Other points can be made that detract from the strategy of exposing analytics through summarized data:

  • People cannot reliably and consistently see that a pie slice or bar riser in one period is smaller or larger than another period, unless it is extreme.
  • aggregation will often mask changes, whereby the sum of child values net to essentially the same value, even though individually they have experienced dramatic change
  • the sheer difference in the magnitude of a parent’s value can hide the significant changes that occur one of it’s child’s values. (e.g. would a 20% change in Albany change the sales total for New York state?)
  • conclusions made by observing superficial members are not practical and actionable.  What’s the point of the business analyst extending trend lines on summary data when it has known issues in the deriving the final values?
Due to aggregation, detail is rarely in a cube.   It’s only in the detail that will you see real-world outliers, patterns, trends, and anomalies as they happen, not in the summarized data.

Don't Ignore License Cost and Installation 

If you are still considering doing analytics with an OLAP Cube, you will need the cube server license and then you will need to install it. Don’t under-estimate the cost of the license.

If you are OEM or ISV, you will end up with another licensee in your installation and their will erode your profit, year after year.

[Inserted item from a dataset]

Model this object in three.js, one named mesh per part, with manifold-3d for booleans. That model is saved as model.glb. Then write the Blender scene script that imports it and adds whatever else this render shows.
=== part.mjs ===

Also, don't underestimate the magnitude of effort associated with installing their software. Even just installing Microsoft SSAS (from scratch) can take days -  try it!

In my opinion...

The only reasonable time to use a cube is if you already have it built and it has the calculations you want already in it.  But you are still exposed to the risk of not seeing the issues that arise at the layer below your fact table or the level of summarization that you're looking at, so beware.